It was not my knowledge.

There is no certain history on it in the citing.

William J. Brennan, Jr.:

And you not know why?

William Terry Bray:

Other than the fact that in that case, I certainly know one reason why and the reason I think it’s certainly a fact.

In that case, the Board had found that the discharge involved violated other Sections of the Acts, specifically Sections 8 (a) (1) and 8 (a) (3).

The Court of Appeals had no difficulty in sustaining the order with respect to those two Sections and it held that it was reluctant to enforce Section 8 (a) (4) in the circumstances of the case.

Obviously, we had the same relief that we would have had even if Section 8 (a) (4) had been enforced because that was not the type of case that we needed to bring to this Court.

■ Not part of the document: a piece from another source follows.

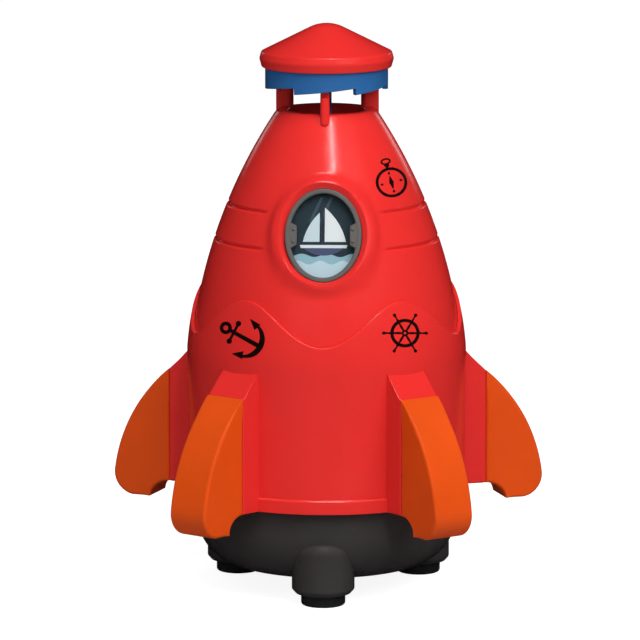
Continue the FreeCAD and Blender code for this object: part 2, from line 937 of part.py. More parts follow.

Here on the other hand, the Court has refused to give these employees any relief from what we consider to be obvious unfair labor practices and we think too that the Board correctly asserted jurisdiction in this context.

I think the case has not been brought here without the Solicitor Generals approval any way?

William Terry Bray:

That is correct, yes sir.

And that — or it may be what they sought and decided by the Solicitor General should not be brought in?

William Terry Bray:

It may well had been denied for administrative reasons.


William Terry Bray:

That is right.

This view also is consistent with longstanding Board interpretation of Section 8 (a) (4).

The Board has not always invoked Section 8 (a) (4) when other violations are involved and the remedies for those other violations would be the same as the remedies under Section 8 (a) (4).

Indeed, we think that explains the Overprotective Service Company case on which respondents rely and in which the Board merely adopted its examiners finding that it would not invoke an 8 (a) (4) violation pro forma and without considering the matter.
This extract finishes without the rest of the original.